◆ Problem details
From the listing below, pick out each line with the word "that".

◆ Material
--------------------
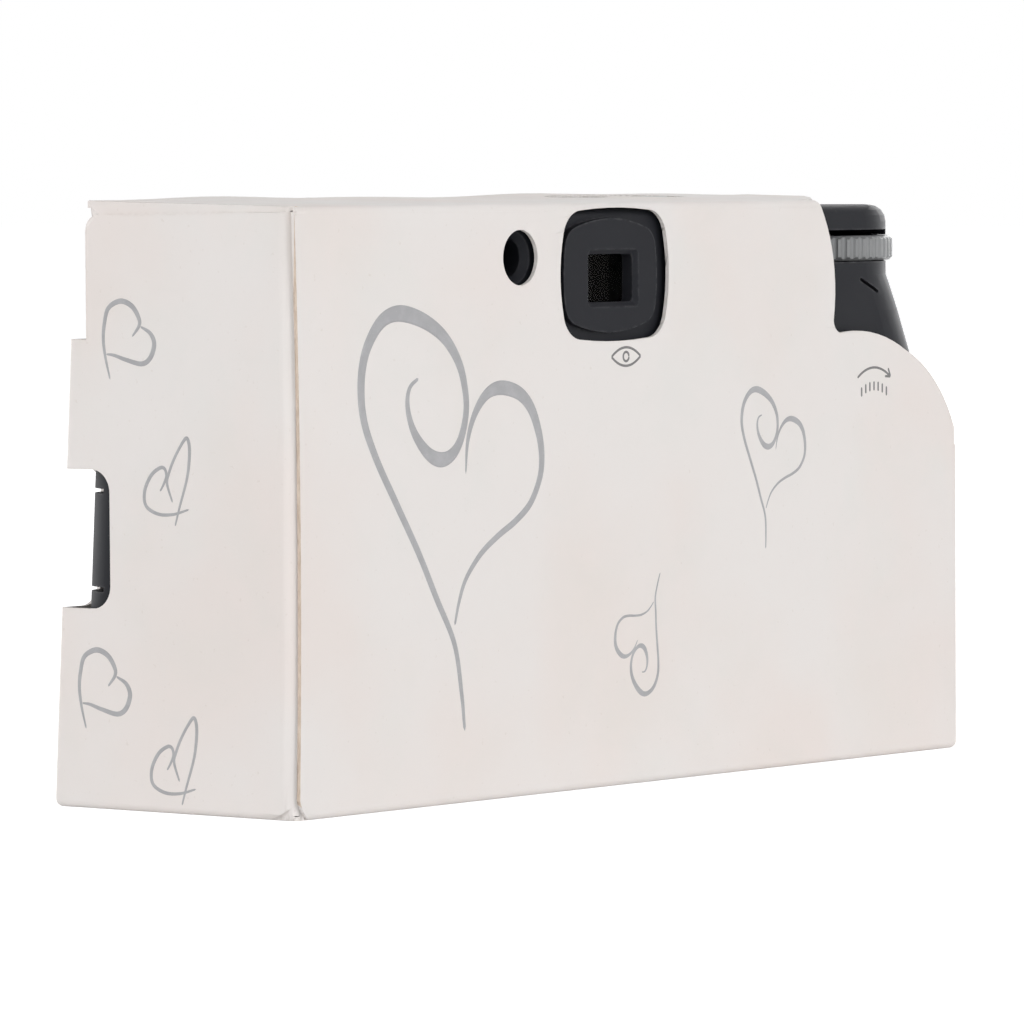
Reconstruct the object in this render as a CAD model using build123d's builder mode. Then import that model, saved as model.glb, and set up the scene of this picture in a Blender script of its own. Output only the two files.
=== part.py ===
from build123d import *
import math
import os

os.makedirs("parts", exist_ok=True)

# Single-use 35 mm flash camera in a folded card sleeve, in millimetres.
# +Z is up, the lens looks along -Y, and the winding wheel is at the -X end.
# The origin is on the floor, below the middle of the sleeve.

# Driving dimensions
width = 118.4
height = 63.0
depth_foot = 33.6
head_taper = 3.5
head_rise = 1.0
card = 0.45
fold_radius = 0.8
near_fold_radius = 1.8
card_play = 0.2
back_play = 0.15
top_play = 0.12
wall = 1.1
frame_play = 0.15
slip = 0.1
running = 0.06
overrun = 8.0

# Film, cassette and optics that the body is built round
film_axis_z = 28.0
film_width = 35.0
film_thick = 0.13
film_depth = 3.6
film_radius = 200.0
gate_width = 36.0
gate_height = 24.0
gate_inset = 32.2
pitch = 4.75
cassette_radius = 12.5
cassette_height = 44.0
cassette_play = 0.2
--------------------
◆ Answer to this problem
Reconstruct the object in this render as a CAD model using build123d's builder mode. Then import that model, saved as model.glb, and set up the scene of this picture in a Blender script of its own. Output only the two files.
# Film, cassette and optics that the body is built round